──────── SOURCE DATA ────────

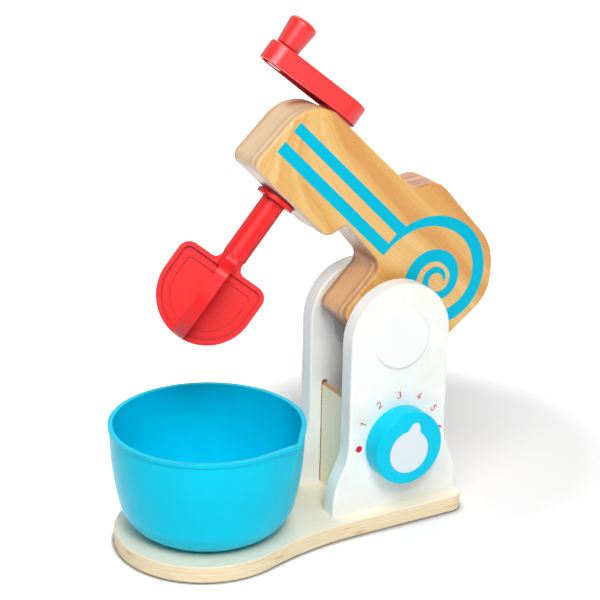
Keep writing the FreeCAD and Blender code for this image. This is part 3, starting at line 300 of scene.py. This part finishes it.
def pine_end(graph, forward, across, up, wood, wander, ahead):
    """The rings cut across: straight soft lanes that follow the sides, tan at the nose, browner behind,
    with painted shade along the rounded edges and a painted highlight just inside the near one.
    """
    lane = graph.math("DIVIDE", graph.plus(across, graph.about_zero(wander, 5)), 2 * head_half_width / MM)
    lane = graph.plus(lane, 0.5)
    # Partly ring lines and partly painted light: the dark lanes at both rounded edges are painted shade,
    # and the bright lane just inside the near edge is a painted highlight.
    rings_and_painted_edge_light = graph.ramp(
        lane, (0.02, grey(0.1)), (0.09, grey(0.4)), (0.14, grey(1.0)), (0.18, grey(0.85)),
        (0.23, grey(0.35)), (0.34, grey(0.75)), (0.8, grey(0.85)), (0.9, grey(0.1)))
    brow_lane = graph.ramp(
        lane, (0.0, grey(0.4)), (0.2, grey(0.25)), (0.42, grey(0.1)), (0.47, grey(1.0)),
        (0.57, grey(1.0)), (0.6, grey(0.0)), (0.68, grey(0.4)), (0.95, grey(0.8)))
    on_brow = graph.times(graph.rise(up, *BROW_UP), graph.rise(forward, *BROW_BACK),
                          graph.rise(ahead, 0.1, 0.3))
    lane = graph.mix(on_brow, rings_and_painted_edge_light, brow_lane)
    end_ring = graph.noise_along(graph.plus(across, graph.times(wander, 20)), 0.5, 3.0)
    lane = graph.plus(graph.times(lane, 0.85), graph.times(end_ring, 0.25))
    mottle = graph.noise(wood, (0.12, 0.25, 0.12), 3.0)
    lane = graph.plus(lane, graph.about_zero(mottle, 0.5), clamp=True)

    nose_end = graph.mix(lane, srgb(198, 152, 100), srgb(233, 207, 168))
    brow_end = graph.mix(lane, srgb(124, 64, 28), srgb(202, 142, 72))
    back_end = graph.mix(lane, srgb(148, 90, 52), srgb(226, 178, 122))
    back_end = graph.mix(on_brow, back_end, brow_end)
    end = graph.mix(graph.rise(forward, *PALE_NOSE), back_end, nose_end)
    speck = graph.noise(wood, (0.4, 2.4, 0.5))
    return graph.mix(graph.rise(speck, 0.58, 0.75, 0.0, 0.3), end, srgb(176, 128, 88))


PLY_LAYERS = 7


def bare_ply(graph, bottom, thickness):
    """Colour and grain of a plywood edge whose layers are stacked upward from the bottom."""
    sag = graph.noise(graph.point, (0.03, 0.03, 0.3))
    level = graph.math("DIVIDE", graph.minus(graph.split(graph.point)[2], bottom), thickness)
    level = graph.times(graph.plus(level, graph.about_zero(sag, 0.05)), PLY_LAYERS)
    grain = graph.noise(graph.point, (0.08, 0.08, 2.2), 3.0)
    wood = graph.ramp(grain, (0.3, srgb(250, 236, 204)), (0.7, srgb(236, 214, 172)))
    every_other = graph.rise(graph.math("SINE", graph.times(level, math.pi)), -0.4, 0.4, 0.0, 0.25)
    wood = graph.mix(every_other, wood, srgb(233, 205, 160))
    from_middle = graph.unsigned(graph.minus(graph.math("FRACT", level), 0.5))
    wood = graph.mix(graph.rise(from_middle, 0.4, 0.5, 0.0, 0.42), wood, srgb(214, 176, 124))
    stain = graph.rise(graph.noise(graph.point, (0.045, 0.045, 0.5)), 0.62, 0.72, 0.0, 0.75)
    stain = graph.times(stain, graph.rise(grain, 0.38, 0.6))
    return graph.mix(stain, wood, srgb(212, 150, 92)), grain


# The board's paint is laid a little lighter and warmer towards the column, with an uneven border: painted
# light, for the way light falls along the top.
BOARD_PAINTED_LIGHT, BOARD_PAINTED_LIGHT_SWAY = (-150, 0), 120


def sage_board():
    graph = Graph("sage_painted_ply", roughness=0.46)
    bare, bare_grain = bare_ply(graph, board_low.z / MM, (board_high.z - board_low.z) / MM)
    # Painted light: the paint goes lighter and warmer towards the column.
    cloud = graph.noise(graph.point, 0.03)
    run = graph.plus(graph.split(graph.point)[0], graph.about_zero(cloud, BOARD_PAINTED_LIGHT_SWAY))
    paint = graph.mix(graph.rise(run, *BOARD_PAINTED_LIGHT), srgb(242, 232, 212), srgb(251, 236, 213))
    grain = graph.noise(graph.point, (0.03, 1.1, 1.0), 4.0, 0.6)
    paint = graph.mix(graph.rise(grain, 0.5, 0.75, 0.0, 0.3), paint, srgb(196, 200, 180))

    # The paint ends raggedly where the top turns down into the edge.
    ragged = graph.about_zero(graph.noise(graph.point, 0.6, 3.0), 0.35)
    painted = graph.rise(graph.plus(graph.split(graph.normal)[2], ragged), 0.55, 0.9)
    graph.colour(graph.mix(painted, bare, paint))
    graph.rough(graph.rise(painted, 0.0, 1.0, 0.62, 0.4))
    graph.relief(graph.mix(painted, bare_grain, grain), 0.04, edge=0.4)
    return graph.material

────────

* AIM OF THE EXERCISE
Extract all the material, leaving every line as it is.

* TASK ANSWER
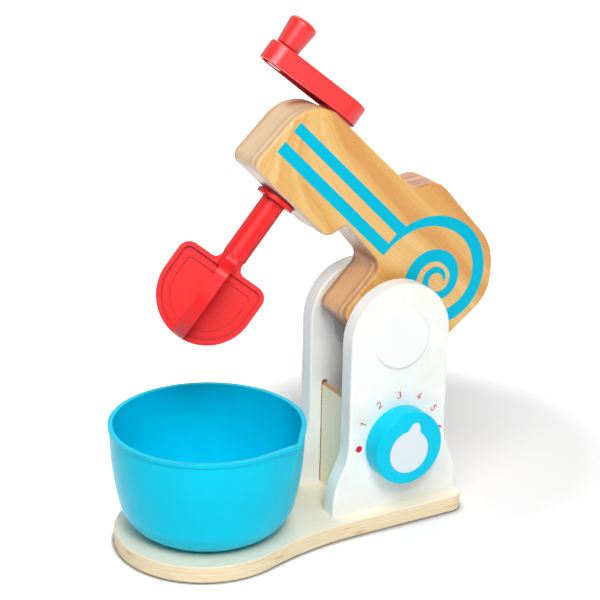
Keep writing the FreeCAD and Blender code for this image. This is part 3, starting at line 300 of scene.py. This part finishes it.
def pine_end(graph, forward, across, up, wood, wander, ahead):
    """The rings cut across: straight soft lanes that follow the sides, tan at the nose, browner behind,
    with painted shade along the rounded edges and a painted highlight just inside the near one.
    """
    lane = graph.math("DIVIDE", graph.plus(across, graph.about_zero(wander, 5)), 2 * head_half_width / MM)
    lane = graph.plus(lane, 0.5)
    # Partly ring lines and partly painted light: the dark lanes at both rounded edges are painted shade,
    # and the bright lane just inside the near edge is a painted highlight.
    rings_and_painted_edge_light = graph.ramp(
        lane, (0.02, grey(0.1)), (0.09, grey(0.4)), (0.14, grey(1.0)), (0.18, grey(0.85)),
        (0.23, grey(0.35)), (0.34, grey(0.75)), (0.8, grey(0.85)), (0.9, grey(0.1)))
    brow_lane = graph.ramp(
        lane, (0.0, grey(0.4)), (0.2, grey(0.25)), (0.42, grey(0.1)), (0.47, grey(1.0)),
        (0.57, grey(1.0)), (0.6, grey(0.0)), (0.68, grey(0.4)), (0.95, grey(0.8)))
    on_brow = graph.times(graph.rise(up, *BROW_UP), graph.rise(forward, *BROW_BACK),
                          graph.rise(ahead, 0.1, 0.3))
    lane = graph.mix(on_brow, rings_and_painted_edge_light, brow_lane)
    end_ring = graph.noise_along(graph.plus(across, graph.times(wander, 20)), 0.5, 3.0)
    lane = graph.plus(graph.times(lane, 0.85), graph.times(end_ring, 0.25))
    mottle = graph.noise(wood, (0.12, 0.25, 0.12), 3.0)
    lane = graph.plus(lane, graph.about_zero(mottle, 0.5), clamp=True)

    nose_end = graph.mix(lane, srgb(198, 152, 100), srgb(233, 207, 168))
    brow_end = graph.mix(lane, srgb(124, 64, 28), srgb(202, 142, 72))
    back_end = graph.mix(lane, srgb(148, 90, 52), srgb(226, 178, 122))
    back_end = graph.mix(on_brow, back_end, brow_end)
    end = graph.mix(graph.rise(forward, *PALE_NOSE), back_end, nose_end)
    speck = graph.noise(wood, (0.4, 2.4, 0.5))
    return graph.mix(graph.rise(speck, 0.58, 0.75, 0.0, 0.3), end, srgb(176, 128, 88))


PLY_LAYERS = 7


def bare_ply(graph, bottom, thickness):
    """Colour and grain of a plywood edge whose layers are stacked upward from the bottom."""
    sag = graph.noise(graph.point, (0.03, 0.03, 0.3))
    level = graph.math("DIVIDE", graph.minus(graph.split(graph.point)[2], bottom), thickness)
    level = graph.times(graph.plus(level, graph.about_zero(sag, 0.05)), PLY_LAYERS)
    grain = graph.noise(graph.point, (0.08, 0.08, 2.2), 3.0)
    wood = graph.ramp(grain, (0.3, srgb(250, 236, 204)), (0.7, srgb(236, 214, 172)))
    every_other = graph.rise(graph.math("SINE", graph.times(level, math.pi)), -0.4, 0.4, 0.0, 0.25)
    wood = graph.mix(every_other, wood, srgb(233, 205, 160))
    from_middle = graph.unsigned(graph.minus(graph.math("FRACT", level), 0.5))
    wood = graph.mix(graph.rise(from_middle, 0.4, 0.5, 0.0, 0.42), wood, srgb(214, 176, 124))
    stain = graph.rise(graph.noise(graph.point, (0.045, 0.045, 0.5)), 0.62, 0.72, 0.0, 0.75)
    stain = graph.times(stain, graph.rise(grain, 0.38, 0.6))
    return graph.mix(stain, wood, srgb(212, 150, 92)), grain


# The board's paint is laid a little lighter and warmer towards the column, with an uneven border: painted
# light, for the way light falls along the top.
BOARD_PAINTED_LIGHT, BOARD_PAINTED_LIGHT_SWAY = (-150, 0), 120


def sage_board():
    graph = Graph("sage_painted_ply", roughness=0.46)
    bare, bare_grain = bare_ply(graph, board_low.z / MM, (board_high.z - board_low.z) / MM)
    # Painted light: the paint goes lighter and warmer towards the column.
    cloud = graph.noise(graph.point, 0.03)
    run = graph.plus(graph.split(graph.point)[0], graph.about_zero(cloud, BOARD_PAINTED_LIGHT_SWAY))
    paint = graph.mix(graph.rise(run, *BOARD_PAINTED_LIGHT), srgb(242, 232, 212), srgb(251, 236, 213))
    grain = graph.noise(graph.point, (0.03, 1.1, 1.0), 4.0, 0.6)
    paint = graph.mix(graph.rise(grain, 0.5, 0.75, 0.0, 0.3), paint, srgb(196, 200, 180))

    # The paint ends raggedly where the top turns down into the edge.
    ragged = graph.about_zero(graph.noise(graph.point, 0.6, 3.0), 0.35)
    painted = graph.rise(graph.plus(graph.split(graph.normal)[2], ragged), 0.55, 0.9)
    graph.colour(graph.mix(painted, bare, paint))
    graph.rough(graph.rise(painted, 0.0, 1.0, 0.62, 0.4))
    graph.relief(graph.mix(painted, bare_grain, grain), 0.04, edge=0.4)
    return graph.material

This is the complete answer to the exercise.